--- RECORDED INFORMATION ---

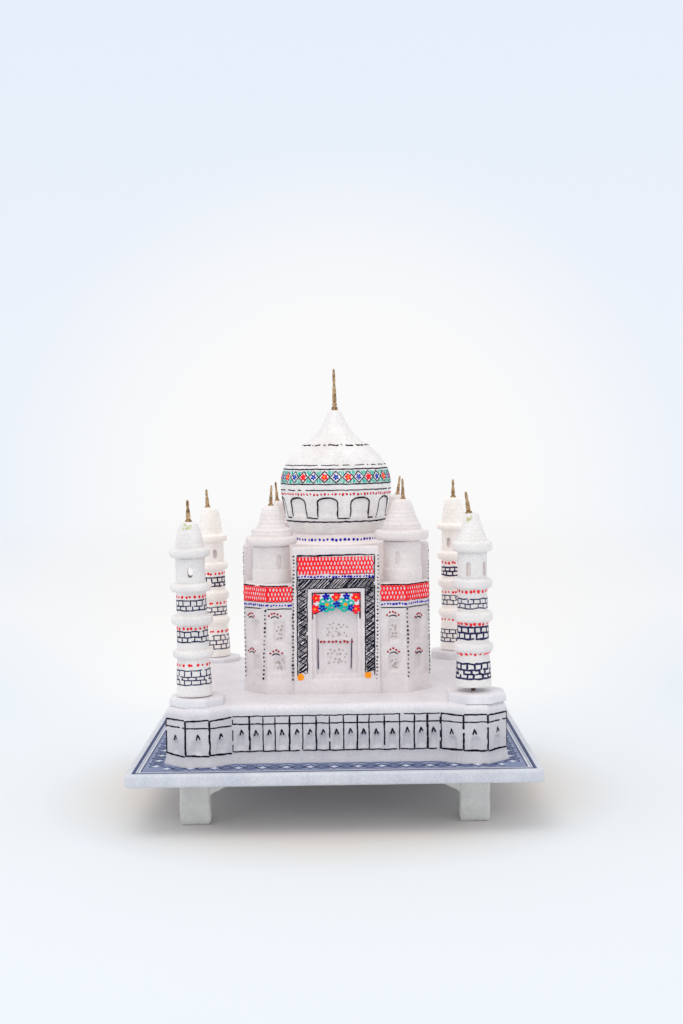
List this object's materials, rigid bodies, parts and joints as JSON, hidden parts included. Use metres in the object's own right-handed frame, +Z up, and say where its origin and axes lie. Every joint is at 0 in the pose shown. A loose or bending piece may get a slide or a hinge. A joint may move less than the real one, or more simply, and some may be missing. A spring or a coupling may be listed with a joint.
{
  "type": "miniature landmark model",
  "caption": "White stone souvenir model of a domed tomb with four corner minarets, on a square slab with feet, hand-painted.",
  "frame": {"origin": "on the standing surface, under the middle of the square slab", "axes": "+Z up, -Y towards the front, +X to the right of someone looking at the front"},
  "size_m": [0.203, 0.203, 0.2299],
  "materials": {
    "slab_stone": "polished, dark blue printed border",
    "foot_stone": "polished, slightly translucent",
    "terrace_stone": "satin, pen-drawn panels",
    "hall_stone": "satin, slightly translucent, pen and paint decoration",
    "minaret_stone": "satin, pen-drawn courses and red dots",
    "aged_brass": "aged, rough cast",
    "rusty_pin": "rusted"
  },
  "bodies": {
    "root": {"base_slab": "slab_stone", "foot_front_left": "foot_stone", "foot_front_right": "foot_stone", "foot_back_left": "foot_stone", "foot_back_right": "foot_stone", "terrace": "terrace_stone", "pedestal_front_left": "terrace_stone", "pedestal_front_right": "terrace_stone", "pedestal_back_left": "terrace_stone", "pedestal_back_right": "terrace_stone", "hall": "hall_stone", "portal_front": "hall_stone", "portal_back": "hall_stone", "portal_left": "hall_stone", "portal_right": "hall_stone", "drum": "hall_stone", "dome": "hall_stone", "main_finial": "aged_brass", "chhatri_kiosk_front_left": "hall_stone", "chhatri_cap_front_left": "hall_stone", "chhatri_finial_front_left": "aged_brass", "chhatri_kiosk_front_right": "hall_stone", "chhatri_cap_front_right": "hall_stone", "chhatri_finial_front_right": "aged_brass", "chhatri_kiosk_back_left": "hall_stone", "chhatri_cap_back_left": "hall_stone", "chhatri_finial_back_left": "aged_brass", "chhatri_kiosk_back_right": "hall_stone", "chhatri_cap_back_right": "hall_stone", "chhatri_finial_back_right": "aged_brass"},
    "pin_front_left": {"minaret_pin_front_left": "rusty_pin"},
    "minaret_front_left": {"minaret_shaft_front_left": "minaret_stone", "minaret_kiosk_front_left": "minaret_stone", "minaret_cap_front_left": "minaret_stone", "minaret_finial_front_left": "aged_brass"},
    "pin_front_right": {"minaret_pin_front_right": "rusty_pin"},
    "minaret_front_right": {"minaret_shaft_front_right": "minaret_stone", "minaret_kiosk_front_right": "minaret_stone", "minaret_cap_front_right": "minaret_stone", "minaret_finial_front_right": "aged_brass"},
    "pin_back_left": {"minaret_pin_back_left": "rusty_pin"},
    "minaret_back_left": {"minaret_shaft_back_left": "minaret_stone", "minaret_kiosk_back_left": "minaret_stone", "minaret_cap_back_left": "minaret_stone", "minaret_finial_back_left": "aged_brass"},
    "pin_back_right": {"minaret_pin_back_right": "rusty_pin"},
    "minaret_back_right": {"minaret_shaft_back_right": "minaret_stone", "minaret_kiosk_back_right": "minaret_stone", "minaret_cap_back_right": "minaret_stone", "minaret_finial_back_right": "aged_brass"}
  },
  "joints": [
    {"name": "lift_front_left", "type": "slide", "parent": "root", "child": "pin_front_left", "axis": [-0.0157, 0, 0.9999], "range_m": [0, 0.01]},
    {"name": "turn_front_left", "type": "hinge", "parent": "pin_front_left", "child": "minaret_front_left", "pos_m": [-0.0697, -0.0697, 0.06445], "axis": [-0.0157, 0, 0.9999], "continuous": true},
    {"name": "lift_front_right", "type": "slide", "parent": "root", "child": "pin_front_right", "axis": [0, 0, 1], "range_m": [-0.0022, 0.0078]},
    {"name": "turn_front_right", "type": "hinge", "parent": "pin_front_right", "child": "minaret_front_right", "pos_m": [0.0703, -0.0697, 0.06715], "axis": [0, 0, 1], "continuous": true},
    {"name": "lift_back_left", "type": "slide", "parent": "root", "child": "pin_back_left", "axis": [-0.0209, 0, 0.9998], "range_m": [0, 0.01]},
    {"name": "turn_back_left", "type": "hinge", "parent": "pin_back_left", "child": "minaret_back_left", "pos_m": [-0.0716, 0.0697, 0.06305], "axis": [-0.0209, 0, 0.9998], "continuous": true},
    {"name": "lift_back_right", "type": "slide", "parent": "root", "child": "pin_back_right", "axis": [-0.0035, 0, 1], "range_m": [0, 0.01]},
    {"name": "turn_back_right", "type": "hinge", "parent": "pin_back_right", "child": "minaret_back_right", "pos_m": [0.0723, 0.0697, 0.06495], "axis": [-0.0035, 0, 1], "continuous": true}
  ]
}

---

# PROBLEM DESCRIPTION
Reproduce the full listing exactly.

# REPLY TO THE EXERCISE
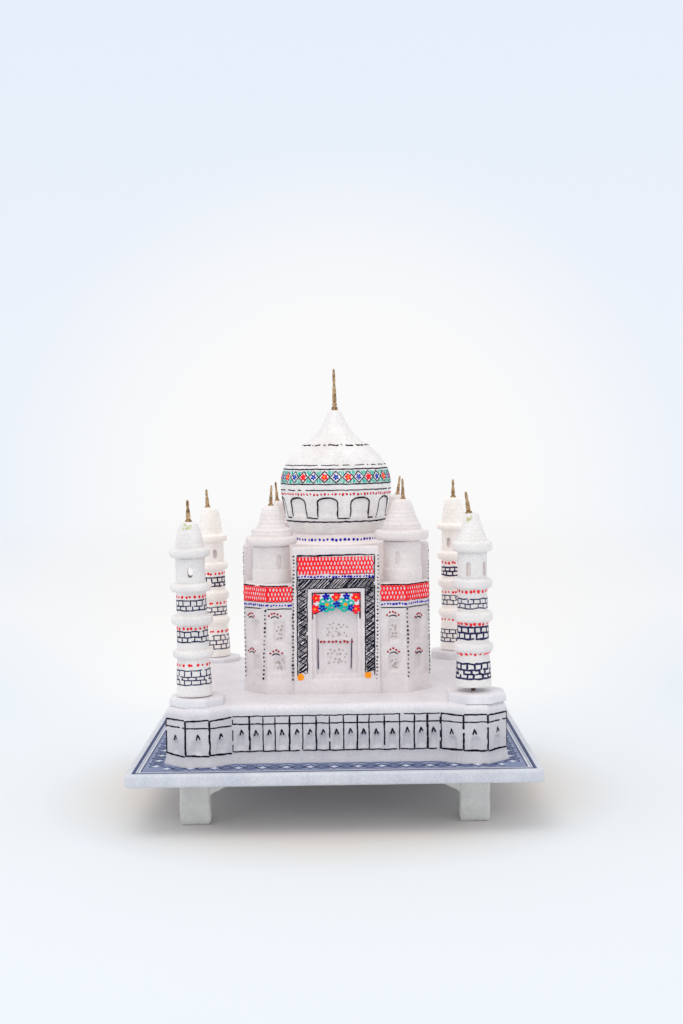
List this object's materials, rigid bodies, parts and joints as JSON, hidden parts included. Use metres in the object's own right-handed frame, +Z up, and say where its origin and axes lie. Every joint is at 0 in the pose shown. A loose or bending piece may get a slide or a hinge. A joint may move less than the real one, or more simply, and some may be missing. A spring or a coupling may be listed with a joint.
{
  "type": "miniature landmark model",
  "caption": "White stone souvenir model of a domed tomb with four corner minarets, on a square slab with feet, hand-painted.",
  "frame": {"origin": "on the standing surface, under the middle of the square slab", "axes": "+Z up, -Y towards the front, +X to the right of someone looking at the front"},
  "size_m": [0.203, 0.203, 0.2299],
  "materials": {
    "slab_stone": "polished, dark blue printed border",
    "foot_stone": "polished, slightly translucent",
    "terrace_stone": "satin, pen-drawn panels",
    "hall_stone": "satin, slightly translucent, pen and paint decoration",
    "minaret_stone": "satin, pen-drawn courses and red dots",
    "aged_brass": "aged, rough cast",
    "rusty_pin": "rusted"
  },
  "bodies": {
    "root": {"base_slab": "slab_stone", "foot_front_left": "foot_stone", "foot_front_right": "foot_stone", "foot_back_left": "foot_stone", "foot_back_right": "foot_stone", "terrace": "terrace_stone", "pedestal_front_left": "terrace_stone", "pedestal_front_right": "terrace_stone", "pedestal_back_left": "terrace_stone", "pedestal_back_right": "terrace_stone", "hall": "hall_stone", "portal_front": "hall_stone", "portal_back": "hall_stone", "portal_left": "hall_stone", "portal_right": "hall_stone", "drum": "hall_stone", "dome": "hall_stone", "main_finial": "aged_brass", "chhatri_kiosk_front_left": "hall_stone", "chhatri_cap_front_left": "hall_stone", "chhatri_finial_front_left": "aged_brass", "chhatri_kiosk_front_right": "hall_stone", "chhatri_cap_front_right": "hall_stone", "chhatri_finial_front_right": "aged_brass", "chhatri_kiosk_back_left": "hall_stone", "chhatri_cap_back_left": "hall_stone", "chhatri_finial_back_left": "aged_brass", "chhatri_kiosk_back_right": "hall_stone", "chhatri_cap_back_right": "hall_stone", "chhatri_finial_back_right": "aged_brass"},
    "pin_front_left": {"minaret_pin_front_left": "rusty_pin"},
    "minaret_front_left": {"minaret_shaft_front_left": "minaret_stone", "minaret_kiosk_front_left": "minaret_stone", "minaret_cap_front_left": "minaret_stone", "minaret_finial_front_left": "aged_brass"},
    "pin_front_right": {"minaret_pin_front_right": "rusty_pin"},
    "minaret_front_right": {"minaret_shaft_front_right": "minaret_stone", "minaret_kiosk_front_right": "minaret_stone", "minaret_cap_front_right": "minaret_stone", "minaret_finial_front_right": "aged_brass"},
    "pin_back_left": {"minaret_pin_back_left": "rusty_pin"},
    "minaret_back_left": {"minaret_shaft_back_left": "minaret_stone", "minaret_kiosk_back_left": "minaret_stone", "minaret_cap_back_left": "minaret_stone", "minaret_finial_back_left": "aged_brass"},
    "pin_back_right": {"minaret_pin_back_right": "rusty_pin"},
    "minaret_back_right": {"minaret_shaft_back_right": "minaret_stone", "minaret_kiosk_back_right": "minaret_stone", "minaret_cap_back_right": "minaret_stone", "minaret_finial_back_right": "aged_brass"}
  },
  "joints": [
    {"name": "lift_front_left", "type": "slide", "parent": "root", "child": "pin_front_left", "axis": [-0.0157, 0, 0.9999], "range_m": [0, 0.01]},
    {"name": "turn_front_left", "type": "hinge", "parent": "pin_front_left", "child": "minaret_front_left", "pos_m": [-0.0697, -0.0697, 0.06445], "axis": [-0.0157, 0, 0.9999], "continuous": true},
    {"name": "lift_front_right", "type": "slide", "parent": "root", "child": "pin_front_right", "axis": [0, 0, 1], "range_m": [-0.0022, 0.0078]},
    {"name": "turn_front_right", "type": "hinge", "parent": "pin_front_right", "child": "minaret_front_right", "pos_m": [0.0703, -0.0697, 0.06715], "axis": [0, 0, 1], "continuous": true},
    {"name": "lift_back_left", "type": "slide", "parent": "root", "child": "pin_back_left", "axis": [-0.0209, 0, 0.9998], "range_m": [0, 0.01]},
    {"name": "turn_back_left", "type": "hinge", "parent": "pin_back_left", "child": "minaret_back_left", "pos_m": [-0.0716, 0.0697, 0.06305], "axis": [-0.0209, 0, 0.9998], "continuous": true},
    {"name": "lift_back_right", "type": "slide", "parent": "root", "child": "pin_back_right", "axis": [-0.0035, 0, 1], "range_m": [0, 0.01]},
    {"name": "turn_back_right", "type": "hinge", "parent": "pin_back_right", "child": "minaret_back_right", "pos_m": [0.0723, 0.0697, 0.06495], "axis": [-0.0035, 0, 1], "continuous": true}
  ]
}